[Your goal]: Would you quote the material below from its first line through the line containing "material: The bar's finish.", exactly and with both ends included?

[Information provided]:
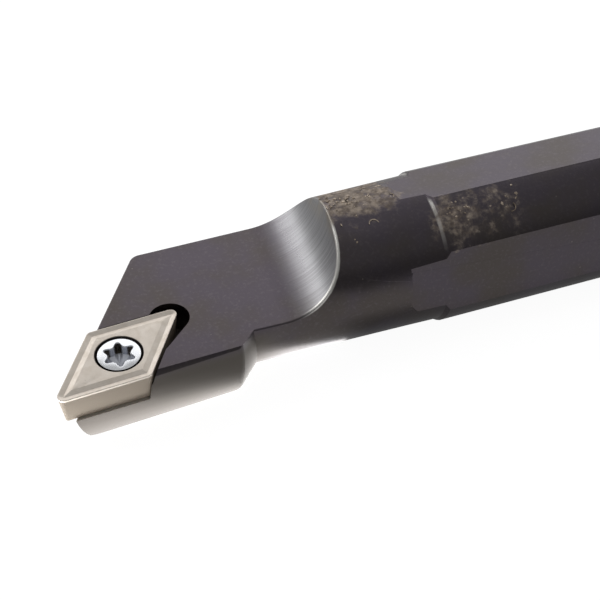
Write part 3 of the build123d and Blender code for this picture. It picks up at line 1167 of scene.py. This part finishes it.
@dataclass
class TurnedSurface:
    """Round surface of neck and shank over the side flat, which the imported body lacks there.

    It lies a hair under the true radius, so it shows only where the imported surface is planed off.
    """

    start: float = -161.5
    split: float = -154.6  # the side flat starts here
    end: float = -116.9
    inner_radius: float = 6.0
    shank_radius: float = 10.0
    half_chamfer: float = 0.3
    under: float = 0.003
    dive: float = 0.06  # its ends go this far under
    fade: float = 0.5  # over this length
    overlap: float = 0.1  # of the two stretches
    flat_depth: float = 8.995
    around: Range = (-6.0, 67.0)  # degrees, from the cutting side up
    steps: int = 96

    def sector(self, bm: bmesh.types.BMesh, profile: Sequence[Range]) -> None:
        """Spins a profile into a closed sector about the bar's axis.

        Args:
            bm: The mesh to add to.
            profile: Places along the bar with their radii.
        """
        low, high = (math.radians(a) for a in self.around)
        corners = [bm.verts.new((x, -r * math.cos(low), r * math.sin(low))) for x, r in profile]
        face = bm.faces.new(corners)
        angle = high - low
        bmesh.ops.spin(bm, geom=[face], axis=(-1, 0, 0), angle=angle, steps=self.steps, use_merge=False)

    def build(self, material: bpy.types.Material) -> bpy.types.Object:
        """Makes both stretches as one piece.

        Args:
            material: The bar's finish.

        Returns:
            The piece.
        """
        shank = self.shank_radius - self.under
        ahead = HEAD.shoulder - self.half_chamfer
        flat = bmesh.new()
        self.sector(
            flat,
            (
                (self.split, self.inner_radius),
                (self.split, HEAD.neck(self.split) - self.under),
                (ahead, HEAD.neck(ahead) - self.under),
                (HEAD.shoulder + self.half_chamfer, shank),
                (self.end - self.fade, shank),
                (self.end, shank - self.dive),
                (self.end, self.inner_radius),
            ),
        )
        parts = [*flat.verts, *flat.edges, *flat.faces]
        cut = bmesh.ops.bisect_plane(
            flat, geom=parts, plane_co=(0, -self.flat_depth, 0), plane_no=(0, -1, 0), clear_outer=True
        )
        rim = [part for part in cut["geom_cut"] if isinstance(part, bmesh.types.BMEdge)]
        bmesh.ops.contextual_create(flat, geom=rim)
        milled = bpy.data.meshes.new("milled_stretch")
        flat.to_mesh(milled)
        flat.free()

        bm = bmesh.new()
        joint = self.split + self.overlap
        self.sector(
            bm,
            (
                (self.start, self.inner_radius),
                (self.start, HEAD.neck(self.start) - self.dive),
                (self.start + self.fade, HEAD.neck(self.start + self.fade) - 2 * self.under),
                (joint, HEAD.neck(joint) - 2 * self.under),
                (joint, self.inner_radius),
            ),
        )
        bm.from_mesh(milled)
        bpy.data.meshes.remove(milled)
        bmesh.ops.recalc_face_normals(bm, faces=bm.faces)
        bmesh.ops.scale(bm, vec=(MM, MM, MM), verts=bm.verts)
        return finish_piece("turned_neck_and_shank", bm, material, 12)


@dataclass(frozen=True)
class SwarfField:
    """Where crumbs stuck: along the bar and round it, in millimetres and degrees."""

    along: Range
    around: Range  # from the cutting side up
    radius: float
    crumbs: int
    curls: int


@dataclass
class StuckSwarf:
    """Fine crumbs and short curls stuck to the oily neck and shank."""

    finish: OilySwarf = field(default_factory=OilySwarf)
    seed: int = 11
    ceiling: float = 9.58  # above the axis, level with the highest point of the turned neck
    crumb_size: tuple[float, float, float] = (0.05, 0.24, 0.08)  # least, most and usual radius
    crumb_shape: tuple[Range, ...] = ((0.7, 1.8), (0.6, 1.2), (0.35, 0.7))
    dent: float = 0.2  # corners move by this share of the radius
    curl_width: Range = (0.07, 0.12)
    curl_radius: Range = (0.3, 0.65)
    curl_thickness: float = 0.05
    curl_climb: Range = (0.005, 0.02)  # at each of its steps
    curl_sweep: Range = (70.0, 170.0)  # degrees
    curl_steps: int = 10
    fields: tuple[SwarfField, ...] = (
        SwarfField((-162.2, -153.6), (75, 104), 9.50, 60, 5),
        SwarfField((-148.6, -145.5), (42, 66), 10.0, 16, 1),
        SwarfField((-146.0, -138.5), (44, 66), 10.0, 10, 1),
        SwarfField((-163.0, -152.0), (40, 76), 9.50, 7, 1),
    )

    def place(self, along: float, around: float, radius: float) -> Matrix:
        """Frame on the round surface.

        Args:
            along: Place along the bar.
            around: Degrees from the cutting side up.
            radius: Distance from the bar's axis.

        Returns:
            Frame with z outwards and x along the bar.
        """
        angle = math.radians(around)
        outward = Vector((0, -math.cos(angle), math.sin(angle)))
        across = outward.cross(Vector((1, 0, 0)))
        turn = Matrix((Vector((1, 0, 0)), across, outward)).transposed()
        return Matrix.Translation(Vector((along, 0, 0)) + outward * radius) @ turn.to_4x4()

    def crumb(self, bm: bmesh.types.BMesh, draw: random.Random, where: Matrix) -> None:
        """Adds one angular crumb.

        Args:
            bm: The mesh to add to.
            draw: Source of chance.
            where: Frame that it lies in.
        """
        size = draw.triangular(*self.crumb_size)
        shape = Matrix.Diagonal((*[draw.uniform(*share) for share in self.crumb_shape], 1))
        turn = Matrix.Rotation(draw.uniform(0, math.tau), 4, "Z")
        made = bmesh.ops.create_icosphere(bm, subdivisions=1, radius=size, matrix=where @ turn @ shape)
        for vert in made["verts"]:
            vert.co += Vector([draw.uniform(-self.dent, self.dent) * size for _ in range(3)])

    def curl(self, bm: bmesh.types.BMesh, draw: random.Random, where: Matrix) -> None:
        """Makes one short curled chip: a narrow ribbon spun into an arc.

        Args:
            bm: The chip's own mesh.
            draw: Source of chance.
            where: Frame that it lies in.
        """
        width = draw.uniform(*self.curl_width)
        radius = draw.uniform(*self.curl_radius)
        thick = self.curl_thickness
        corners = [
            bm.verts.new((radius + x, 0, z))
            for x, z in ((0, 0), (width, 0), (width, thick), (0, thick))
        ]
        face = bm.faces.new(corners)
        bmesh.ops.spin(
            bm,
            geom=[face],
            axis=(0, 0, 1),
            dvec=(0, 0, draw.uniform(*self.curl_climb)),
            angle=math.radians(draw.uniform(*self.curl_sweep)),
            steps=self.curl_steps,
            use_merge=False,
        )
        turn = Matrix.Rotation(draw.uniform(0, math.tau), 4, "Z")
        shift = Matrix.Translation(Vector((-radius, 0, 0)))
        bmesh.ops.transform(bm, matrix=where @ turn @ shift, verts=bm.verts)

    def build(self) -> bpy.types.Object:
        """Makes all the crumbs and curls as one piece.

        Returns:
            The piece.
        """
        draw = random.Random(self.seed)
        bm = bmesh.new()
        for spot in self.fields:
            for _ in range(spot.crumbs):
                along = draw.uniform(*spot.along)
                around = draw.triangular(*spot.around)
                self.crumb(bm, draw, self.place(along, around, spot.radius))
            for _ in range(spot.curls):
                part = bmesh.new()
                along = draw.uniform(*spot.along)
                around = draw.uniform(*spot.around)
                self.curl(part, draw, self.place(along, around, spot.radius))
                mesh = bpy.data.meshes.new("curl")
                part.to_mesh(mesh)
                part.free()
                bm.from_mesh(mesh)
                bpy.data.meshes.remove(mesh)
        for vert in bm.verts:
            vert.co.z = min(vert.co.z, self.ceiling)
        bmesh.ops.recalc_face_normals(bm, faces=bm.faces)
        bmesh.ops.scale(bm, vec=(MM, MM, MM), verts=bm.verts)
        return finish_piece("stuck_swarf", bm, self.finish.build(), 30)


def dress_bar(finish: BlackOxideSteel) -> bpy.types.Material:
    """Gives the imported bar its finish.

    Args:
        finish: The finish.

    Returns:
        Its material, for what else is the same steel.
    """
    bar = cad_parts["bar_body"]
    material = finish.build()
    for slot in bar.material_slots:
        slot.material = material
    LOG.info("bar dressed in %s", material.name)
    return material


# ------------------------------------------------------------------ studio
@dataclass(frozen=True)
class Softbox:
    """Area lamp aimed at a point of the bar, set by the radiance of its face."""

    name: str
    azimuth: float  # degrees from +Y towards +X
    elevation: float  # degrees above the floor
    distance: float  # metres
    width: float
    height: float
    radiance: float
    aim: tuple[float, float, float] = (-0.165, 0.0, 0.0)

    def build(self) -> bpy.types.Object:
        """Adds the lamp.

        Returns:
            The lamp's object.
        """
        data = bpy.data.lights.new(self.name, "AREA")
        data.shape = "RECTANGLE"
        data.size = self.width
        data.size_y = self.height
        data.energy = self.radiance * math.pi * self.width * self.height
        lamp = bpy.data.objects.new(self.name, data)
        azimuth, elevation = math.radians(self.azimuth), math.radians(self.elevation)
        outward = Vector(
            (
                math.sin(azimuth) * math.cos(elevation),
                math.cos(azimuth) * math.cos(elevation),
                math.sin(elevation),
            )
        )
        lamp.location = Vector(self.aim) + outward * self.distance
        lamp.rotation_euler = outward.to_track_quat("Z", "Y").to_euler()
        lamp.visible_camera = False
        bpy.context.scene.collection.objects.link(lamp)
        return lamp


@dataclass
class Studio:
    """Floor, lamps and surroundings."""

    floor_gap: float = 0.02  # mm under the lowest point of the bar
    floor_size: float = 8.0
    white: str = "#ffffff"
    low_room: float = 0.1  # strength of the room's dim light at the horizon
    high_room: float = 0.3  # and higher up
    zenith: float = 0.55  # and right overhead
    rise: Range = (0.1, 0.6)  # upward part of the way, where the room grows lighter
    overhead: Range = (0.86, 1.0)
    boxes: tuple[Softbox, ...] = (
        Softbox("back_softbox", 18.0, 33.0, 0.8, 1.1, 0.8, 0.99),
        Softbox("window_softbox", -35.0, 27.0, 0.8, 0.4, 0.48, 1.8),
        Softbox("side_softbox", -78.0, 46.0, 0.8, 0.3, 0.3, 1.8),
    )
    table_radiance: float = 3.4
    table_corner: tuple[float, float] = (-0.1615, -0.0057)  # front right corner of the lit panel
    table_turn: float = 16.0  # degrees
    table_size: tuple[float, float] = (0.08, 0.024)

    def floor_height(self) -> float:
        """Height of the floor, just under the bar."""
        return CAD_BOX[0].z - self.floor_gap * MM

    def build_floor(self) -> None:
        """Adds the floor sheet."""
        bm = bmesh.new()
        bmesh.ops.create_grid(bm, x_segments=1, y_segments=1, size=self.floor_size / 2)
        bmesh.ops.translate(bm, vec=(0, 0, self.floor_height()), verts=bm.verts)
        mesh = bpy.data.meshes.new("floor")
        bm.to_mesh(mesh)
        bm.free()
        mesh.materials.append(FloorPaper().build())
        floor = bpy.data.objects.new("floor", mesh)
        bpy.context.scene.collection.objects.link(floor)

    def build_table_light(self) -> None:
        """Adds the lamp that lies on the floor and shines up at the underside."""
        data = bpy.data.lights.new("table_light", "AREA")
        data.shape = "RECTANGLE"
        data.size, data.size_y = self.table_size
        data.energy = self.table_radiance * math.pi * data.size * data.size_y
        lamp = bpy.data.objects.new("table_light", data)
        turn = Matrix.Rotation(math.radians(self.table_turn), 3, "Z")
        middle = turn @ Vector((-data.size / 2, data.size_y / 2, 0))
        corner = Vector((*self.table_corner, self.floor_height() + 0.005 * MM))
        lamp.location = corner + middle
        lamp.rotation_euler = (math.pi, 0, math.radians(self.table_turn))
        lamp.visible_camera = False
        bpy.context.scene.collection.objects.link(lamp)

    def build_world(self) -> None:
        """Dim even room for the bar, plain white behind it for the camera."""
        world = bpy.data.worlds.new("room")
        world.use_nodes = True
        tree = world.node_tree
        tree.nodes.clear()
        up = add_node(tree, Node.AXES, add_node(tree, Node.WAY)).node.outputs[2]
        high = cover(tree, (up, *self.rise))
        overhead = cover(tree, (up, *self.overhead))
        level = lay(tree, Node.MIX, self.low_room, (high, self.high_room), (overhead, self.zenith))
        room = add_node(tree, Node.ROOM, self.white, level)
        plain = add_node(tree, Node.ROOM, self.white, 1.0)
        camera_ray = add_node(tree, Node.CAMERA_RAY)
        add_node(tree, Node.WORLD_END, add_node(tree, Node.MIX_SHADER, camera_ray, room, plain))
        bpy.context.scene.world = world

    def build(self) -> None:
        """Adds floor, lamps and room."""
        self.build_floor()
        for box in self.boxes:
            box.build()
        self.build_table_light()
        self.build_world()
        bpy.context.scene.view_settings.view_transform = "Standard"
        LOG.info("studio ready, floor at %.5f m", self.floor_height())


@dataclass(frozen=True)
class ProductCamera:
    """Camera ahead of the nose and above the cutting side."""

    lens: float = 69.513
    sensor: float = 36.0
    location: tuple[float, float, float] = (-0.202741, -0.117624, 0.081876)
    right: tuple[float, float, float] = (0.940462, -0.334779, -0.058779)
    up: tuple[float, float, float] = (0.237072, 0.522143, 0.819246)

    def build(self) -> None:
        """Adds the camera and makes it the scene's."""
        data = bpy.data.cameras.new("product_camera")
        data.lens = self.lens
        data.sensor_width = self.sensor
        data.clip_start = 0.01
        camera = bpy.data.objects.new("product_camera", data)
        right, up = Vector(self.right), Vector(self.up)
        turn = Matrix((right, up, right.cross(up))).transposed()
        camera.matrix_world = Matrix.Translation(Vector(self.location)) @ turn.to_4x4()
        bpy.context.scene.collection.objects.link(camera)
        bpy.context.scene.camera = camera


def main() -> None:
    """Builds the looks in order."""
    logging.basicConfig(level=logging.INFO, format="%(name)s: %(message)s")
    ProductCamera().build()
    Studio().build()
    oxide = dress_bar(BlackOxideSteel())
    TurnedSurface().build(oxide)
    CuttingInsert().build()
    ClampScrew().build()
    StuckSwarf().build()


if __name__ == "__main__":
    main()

[Response to the task]:
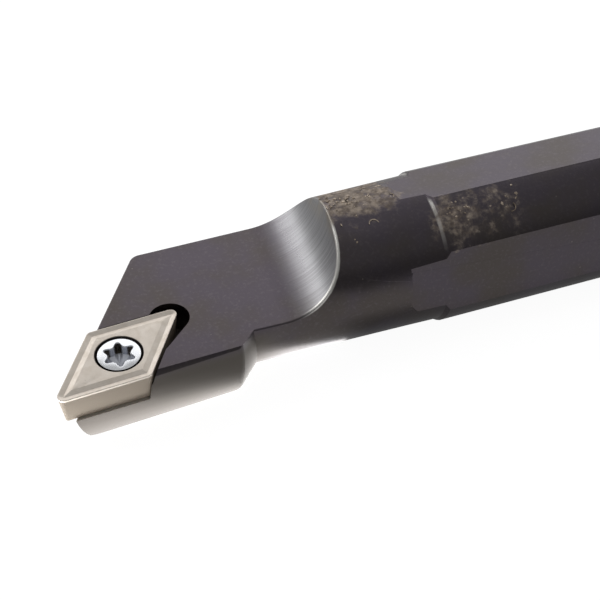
Write part 3 of the build123d and Blender code for this picture. It picks up at line 1167 of scene.py. This part finishes it.
@dataclass
class TurnedSurface:
    """Round surface of neck and shank over the side flat, which the imported body lacks there.

    It lies a hair under the true radius, so it shows only where the imported surface is planed off.
    """

    start: float = -161.5
    split: float = -154.6  # the side flat starts here
    end: float = -116.9
    inner_radius: float = 6.0
    shank_radius: float = 10.0
    half_chamfer: float = 0.3
    under: float = 0.003
    dive: float = 0.06  # its ends go this far under
    fade: float = 0.5  # over this length
    overlap: float = 0.1  # of the two stretches
    flat_depth: float = 8.995
    around: Range = (-6.0, 67.0)  # degrees, from the cutting side up
    steps: int = 96

    def sector(self, bm: bmesh.types.BMesh, profile: Sequence[Range]) -> None:
        """Spins a profile into a closed sector about the bar's axis.

        Args:
            bm: The mesh to add to.
            profile: Places along the bar with their radii.
        """
        low, high = (math.radians(a) for a in self.around)
        corners = [bm.verts.new((x, -r * math.cos(low), r * math.sin(low))) for x, r in profile]
        face = bm.faces.new(corners)
        angle = high - low
        bmesh.ops.spin(bm, geom=[face], axis=(-1, 0, 0), angle=angle, steps=self.steps, use_merge=False)

    def build(self, material: bpy.types.Material) -> bpy.types.Object:
        """Makes both stretches as one piece.

        Args:
            material: The bar's finish.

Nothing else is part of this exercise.